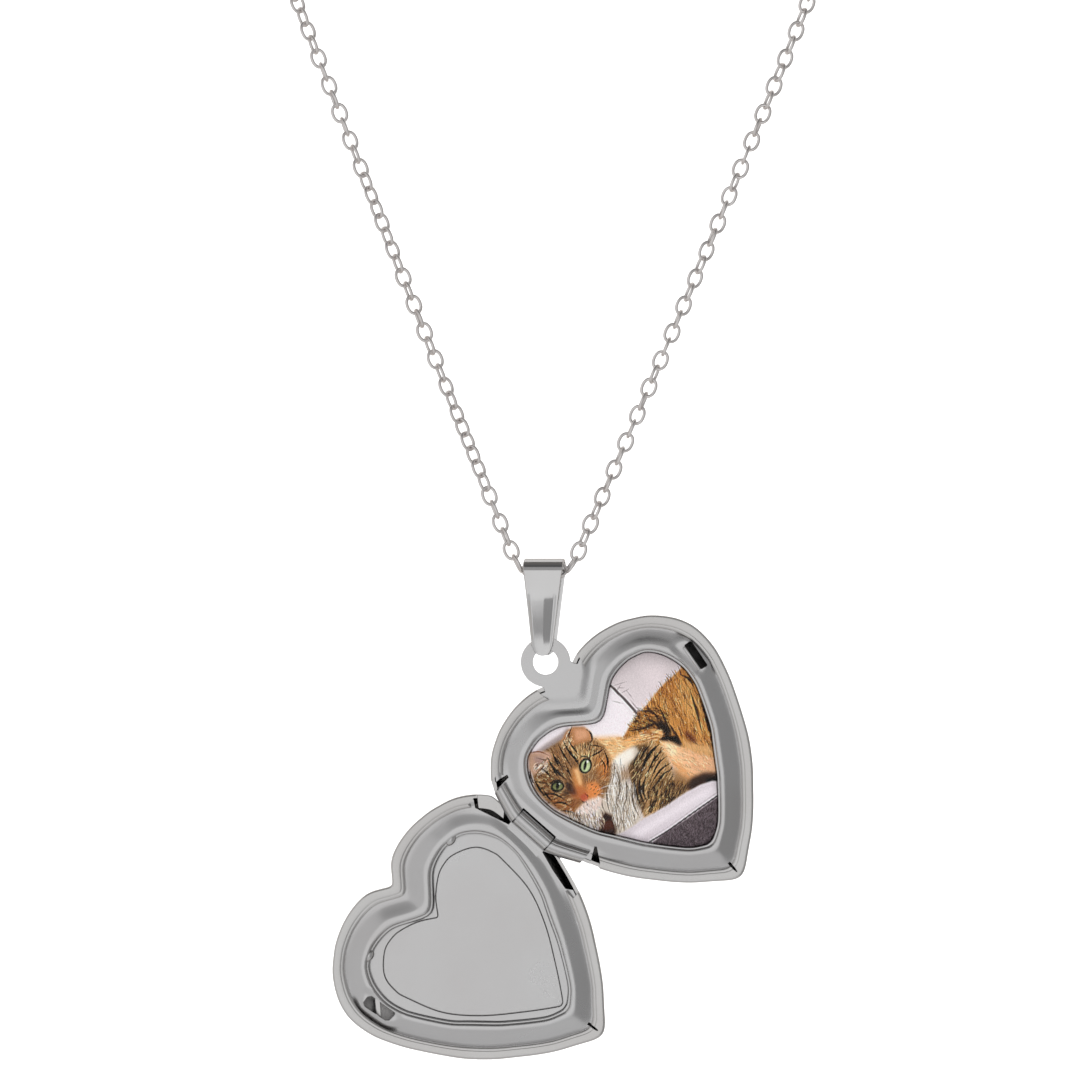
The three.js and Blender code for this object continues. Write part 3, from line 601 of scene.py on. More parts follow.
def link(centre, along, roll, seed):
    """One oval link; along is its long axis, roll turns it about that axis (0 = face to the front)."""
    rng = np.random.RandomState(seed)
    d = np.array(along) / np.linalg.norm(along)
    side = np.cross(d, [0, 1, 0]); side /= np.linalg.norm(side)
    n = np.cross(side, d)
    w = math.cos(roll) * side + math.sin(roll) * n
    a, b = (LINK_L - WIRE) / 2, (LINK_W - WIRE) / 2
    b *= 1 + rng.uniform(-0.02, 0.02)
    pts = []
    for t in np.linspace(0, 2 * math.pi, 36, endpoint=False):
        # slightly squared oval
        c, s = math.cos(t), math.sin(t)
        e = 0.90
        x = b * math.copysign(abs(c) ** e, c); y = a * math.copysign(abs(s) ** e, s)
        pts.append(np.array(centre) + x * w + y * d)
    return tube_mesh(pts, WIRE / 2, 10, closed=True)


def strand(name, ctrl, first, roll0, seed, twist):
    pts, ln = path_points(ctrl)
    total = ln[-1]
    n = int(round((total - first) / PITCH))
    pitch = (total - first) / n
    rng = np.random.RandomState(seed)
    parts = []
    roll = roll0
    for k in range(n + 1):
        s = min(first + k * pitch, total)
        c = np.array([np.interp(s, ln, pts[:, m]) for m in range(3)])
        e = np.array([np.interp(min(s + 0.5, total), ln, pts[:, m]) - np.interp(max(s - 0.5, 0), ln, pts[:, m]) for m in range(3)])
        parts.append(link(c, e, roll + rng.uniform(-0.20, 0.20), seed * 1000 + k))
        roll += math.pi / 2 + twist * math.sin(k * 0.37 + seed)
    ob = make_obj(name, *merge_parts(parts), M_CHAIN, angle=60)
    return ob, pts, total


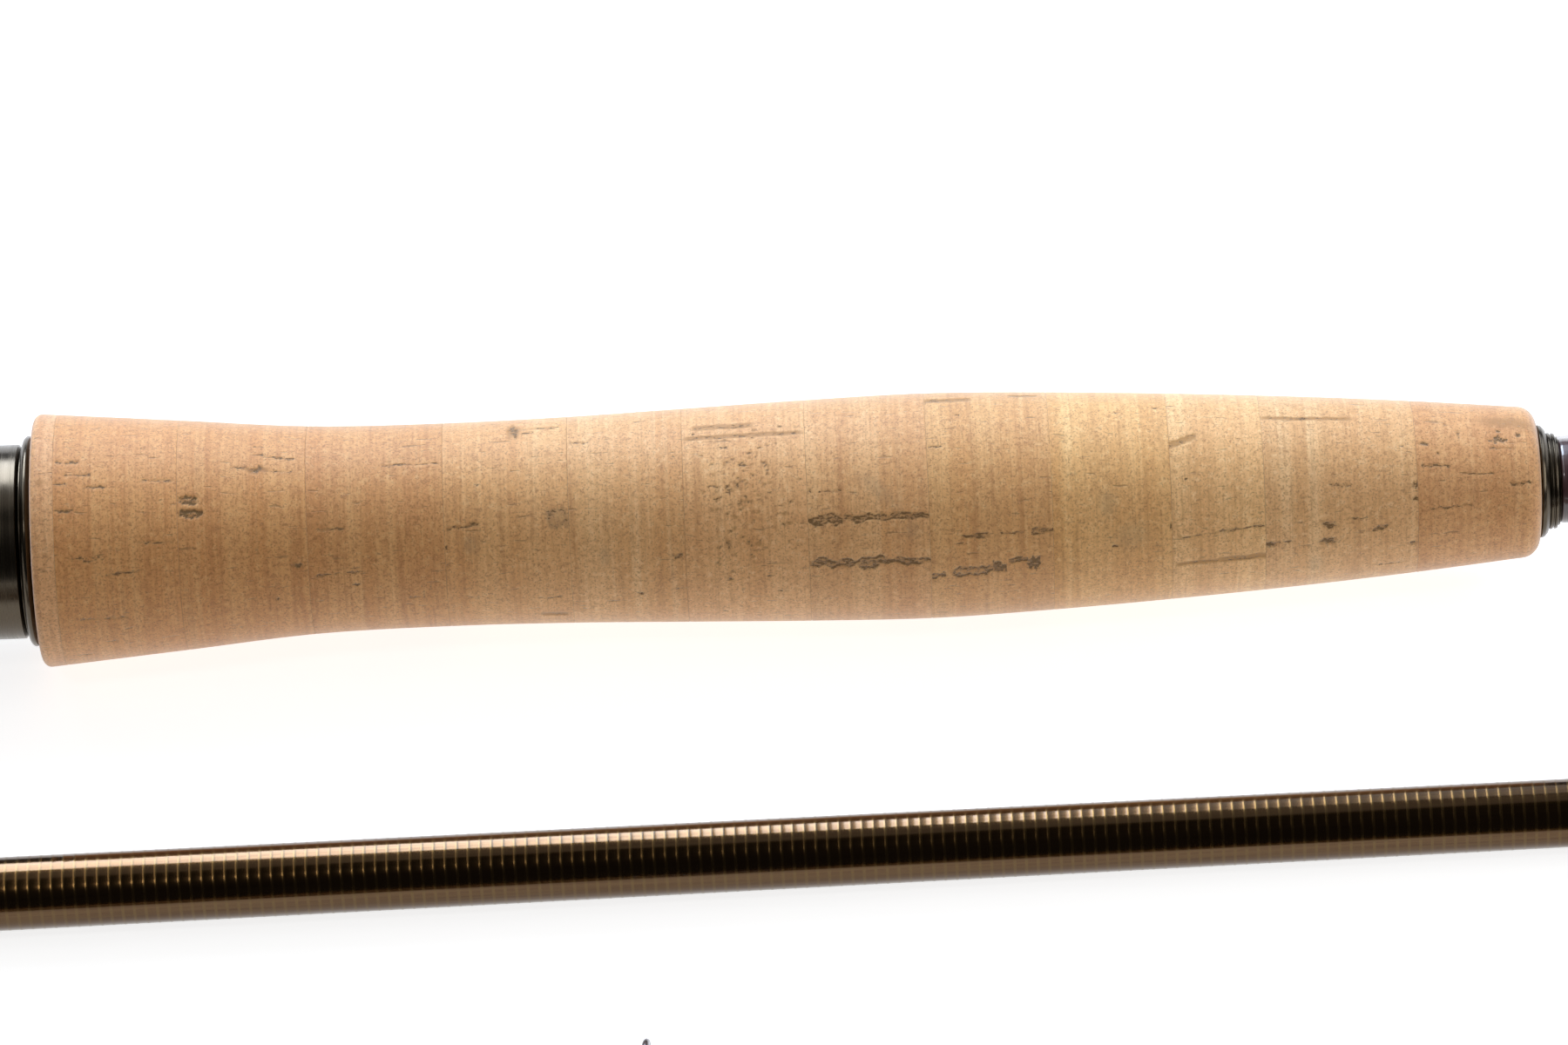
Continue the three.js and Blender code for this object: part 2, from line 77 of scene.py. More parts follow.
# Every piece is built in millimetres in its section's own frame, until MM turns it into metres: x runs
# along the section from its thick end, and z is the side that the guides stand on. Lights and camera
# are placed in metres in the row frame.
MM = 0.001
TAU = 2 * math.pi
FINE = 128                     # segments round the large turned pieces
SMALL = 64                     # and round the small ones
ROUND = 1e-7                   # two CAD vertices closer than this are one


# ---- the frame of each section ---------------------------------------------------------------------

def axes_matrix(x_axis, y_axis, z_axis, origin):
    """The matrix whose axes and origin these are."""
    rows = zip(x_axis, y_axis, z_axis, origin)
    return Matrix((*rows, (0, 0, 0, 1)))


@functools.cache
def corner_points(node):
    """The CAD node's vertices in the row frame, each place once."""
    found = np.array([v.co for v in frame["nodes"][node].data.vertices], float)
    return np.unique(np.round(found / ROUND) * ROUND, axis=0)


def end_centre(node, last):
    """The middle of a blank's thick or thin end."""
    points = corner_points(node)
    along = points[:, 0]
    edge = along.max() if last else along.min()
    return Vector(points[np.abs(along - edge) < MM].mean(axis=0))


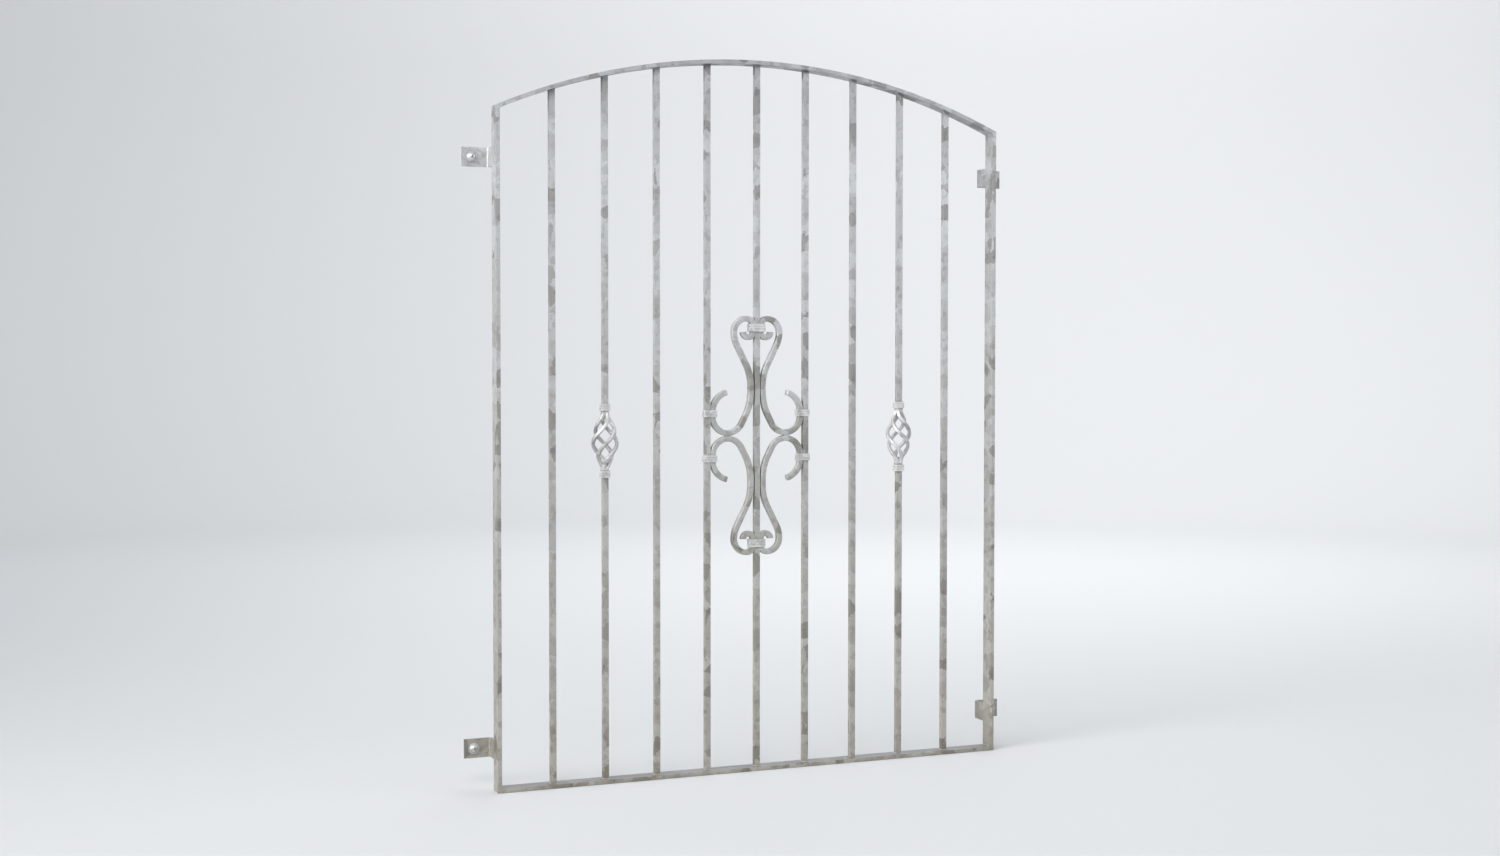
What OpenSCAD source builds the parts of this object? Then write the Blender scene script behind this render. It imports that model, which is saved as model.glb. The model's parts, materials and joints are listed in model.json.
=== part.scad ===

YOUR OBJECTIVE >>
Reproduce the entries above exactly.

CORRECT RESPONSE >>
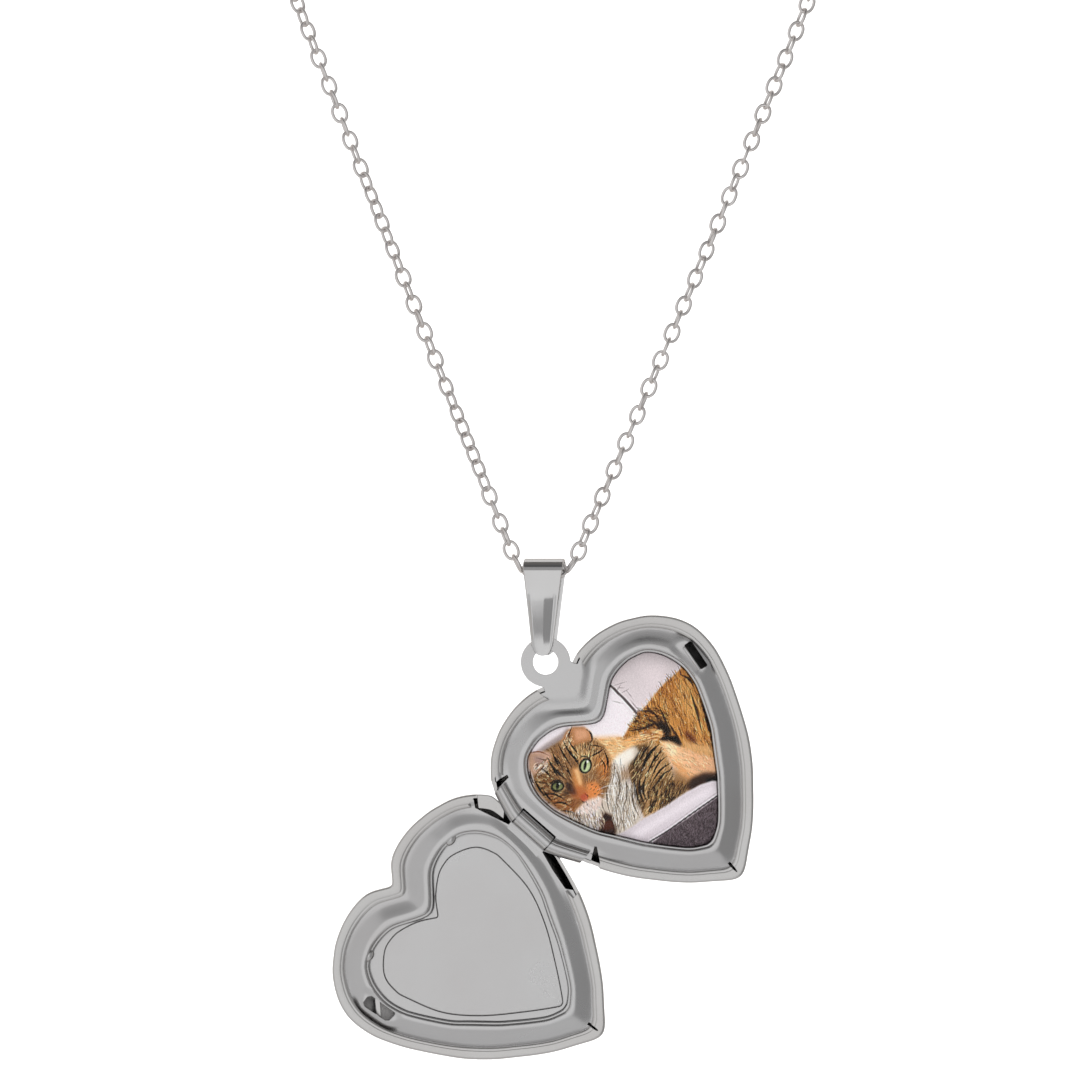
The three.js and Blender code for this object continues. Write part 3, from line 601 of scene.py on. More parts follow.
def link(centre, along, roll, seed):
    """One oval link; along is its long axis, roll turns it about that axis (0 = face to the front)."""
    rng = np.random.RandomState(seed)
    d = np.array(along) / np.linalg.norm(along)
    side = np.cross(d, [0, 1, 0]); side /= np.linalg.norm(side)
    n = np.cross(side, d)
    w = math.cos(roll) * side + math.sin(roll) * n
    a, b = (LINK_L - WIRE) / 2, (LINK_W - WIRE) / 2
    b *= 1 + rng.uniform(-0.02, 0.02)
    pts = []
    for t in np.linspace(0, 2 * math.pi, 36, endpoint=False):
        # slightly squared oval
        c, s = math.cos(t), math.sin(t)
        e = 0.90
        x = b * math.copysign(abs(c) ** e, c); y = a * math.copysign(abs(s) ** e, s)
        pts.append(np.array(centre) + x * w + y * d)
    return tube_mesh(pts, WIRE / 2, 10, closed=True)


def strand(name, ctrl, first, roll0, seed, twist):
    pts, ln = path_points(ctrl)
    total = ln[-1]
    n = int(round((total - first) / PITCH))
    pitch = (total - first) / n
    rng = np.random.RandomState(seed)
    parts = []
    roll = roll0
    for k in range(n + 1):
        s = min(first + k * pitch, total)
        c = np.array([np.interp(s, ln, pts[:, m]) for m in range(3)])
        e = np.array([np.interp(min(s + 0.5, total), ln, pts[:, m]) - np.interp(max(s - 0.5, 0), ln, pts[:, m]) for m in range(3)])
        parts.append(link(c, e, roll + rng.uniform(-0.20, 0.20), seed * 1000 + k))
        roll += math.pi / 2 + twist * math.sin(k * 0.37 + seed)
    ob = make_obj(name, *merge_parts(parts), M_CHAIN, angle=60)
    return ob, pts, total


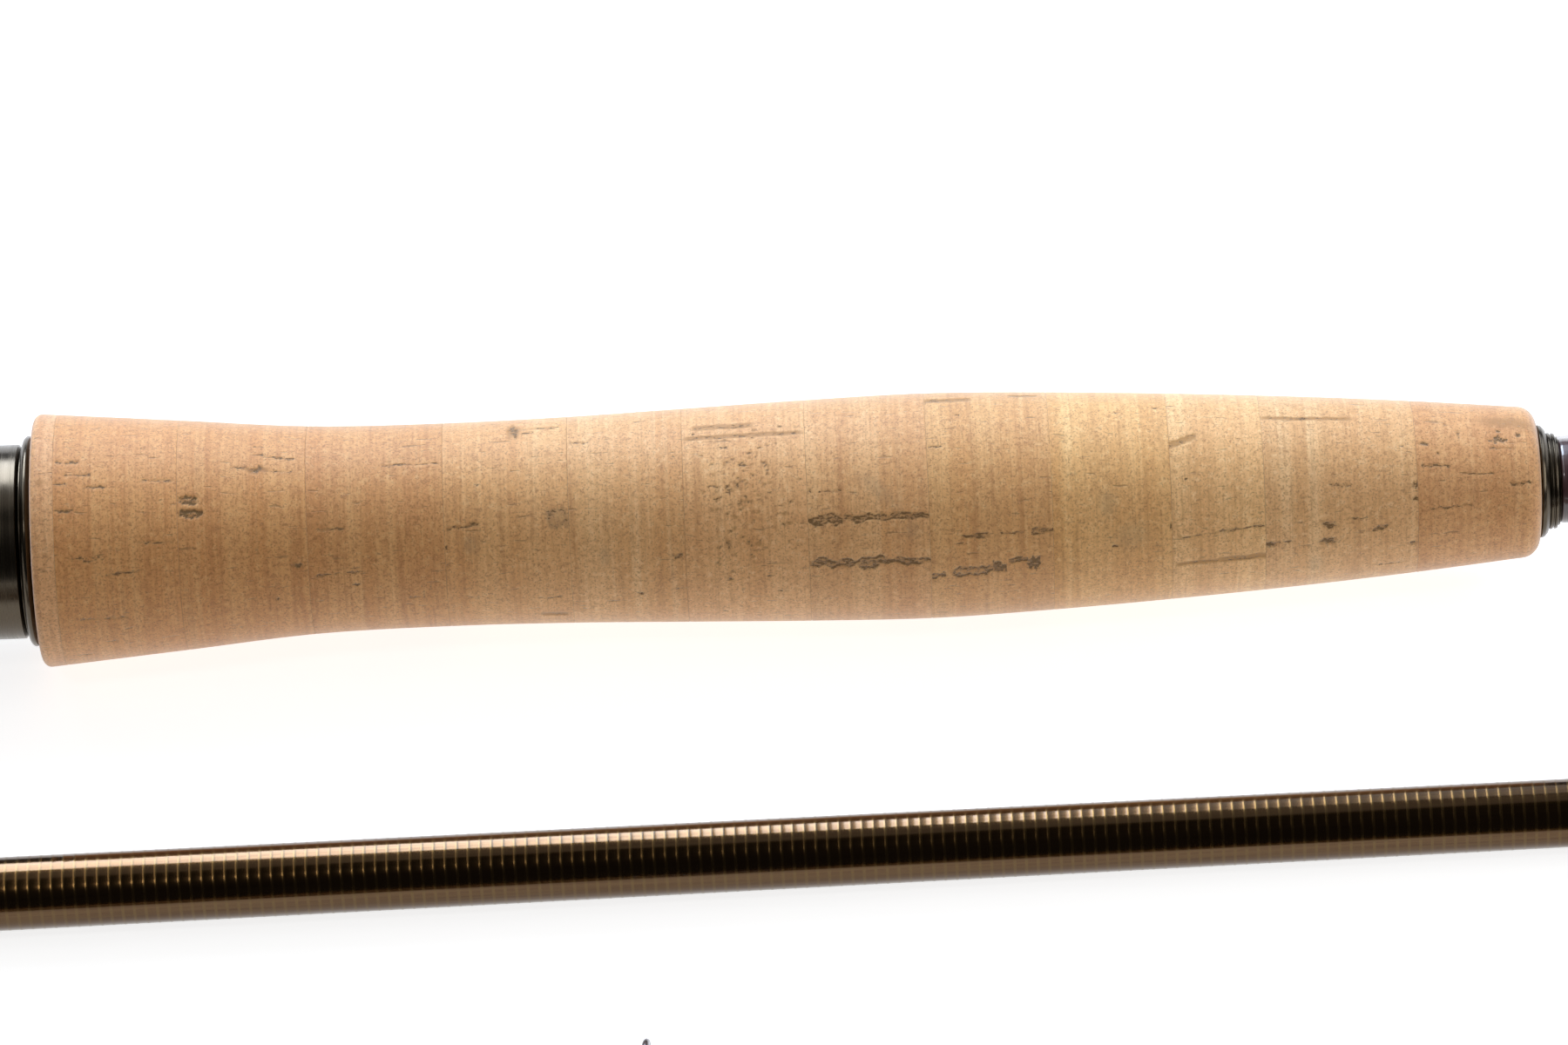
Continue the three.js and Blender code for this object: part 2, from line 77 of scene.py. More parts follow.
# Every piece is built in millimetres in its section's own frame, until MM turns it into metres: x runs
# along the section from its thick end, and z is the side that the guides stand on. Lights and camera
# are placed in metres in the row frame.
MM = 0.001
TAU = 2 * math.pi
FINE = 128                     # segments round the large turned pieces
SMALL = 64                     # and round the small ones
ROUND = 1e-7                   # two CAD vertices closer than this are one


# ---- the frame of each section ---------------------------------------------------------------------

def axes_matrix(x_axis, y_axis, z_axis, origin):
    """The matrix whose axes and origin these are."""
    rows = zip(x_axis, y_axis, z_axis, origin)
    return Matrix((*rows, (0, 0, 0, 1)))


@functools.cache
def corner_points(node):
    """The CAD node's vertices in the row frame, each place once."""
    found = np.array([v.co for v in frame["nodes"][node].data.vertices], float)
    return np.unique(np.round(found / ROUND) * ROUND, axis=0)


def end_centre(node, last):
    """The middle of a blank's thick or thin end."""
    points = corner_points(node)
    along = points[:, 0]
    edge = along.max() if last else along.min()
    return Vector(points[np.abs(along - edge) < MM].mean(axis=0))


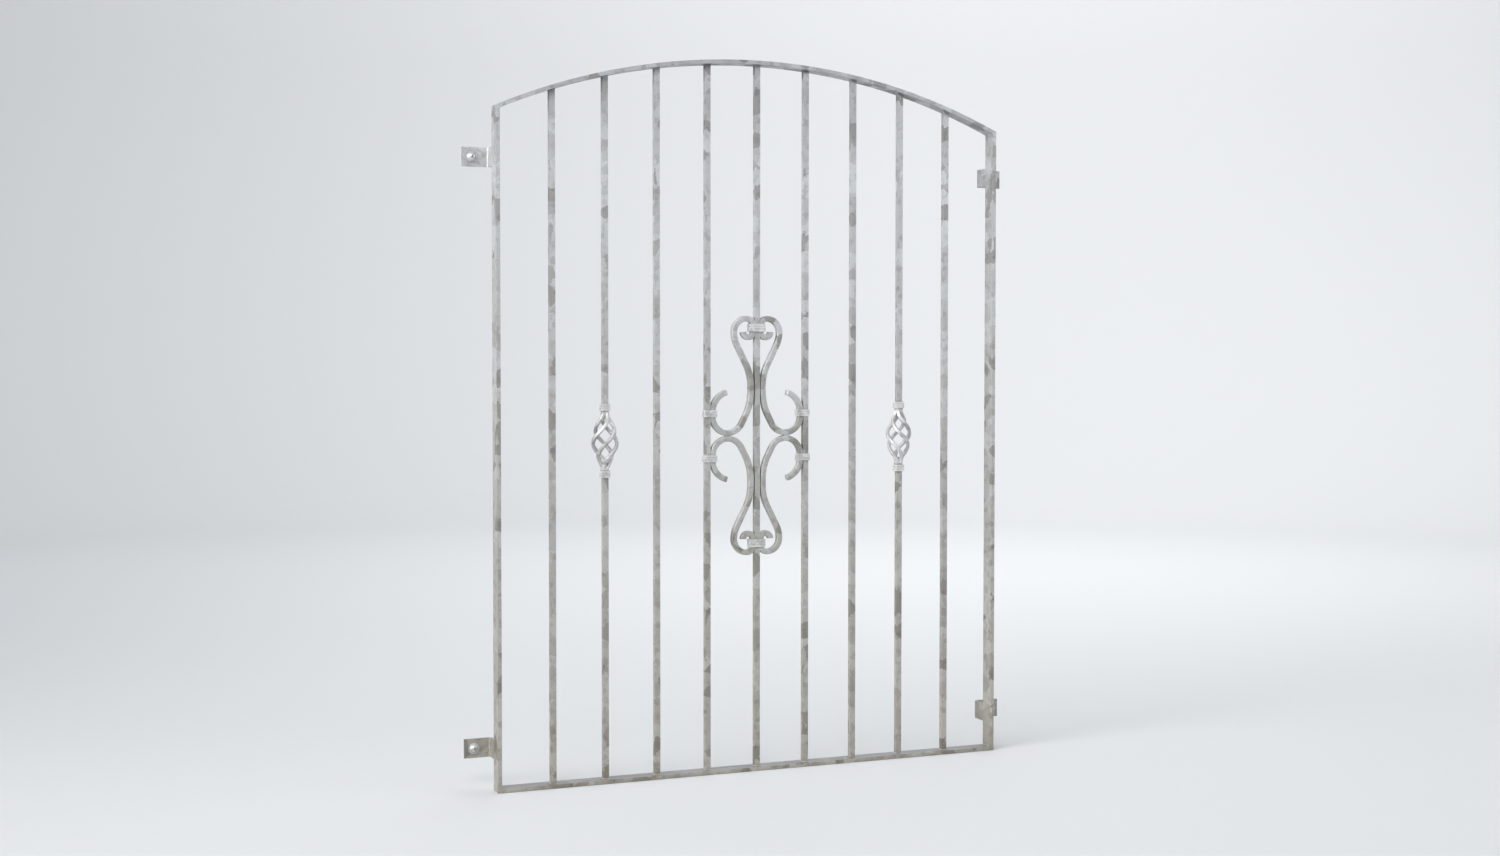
What OpenSCAD source builds the parts of this object? Then write the Blender scene script behind this render. It imports that model, which is saved as model.glb. The model's parts, materials and joints are listed in model.json.
=== part.scad ===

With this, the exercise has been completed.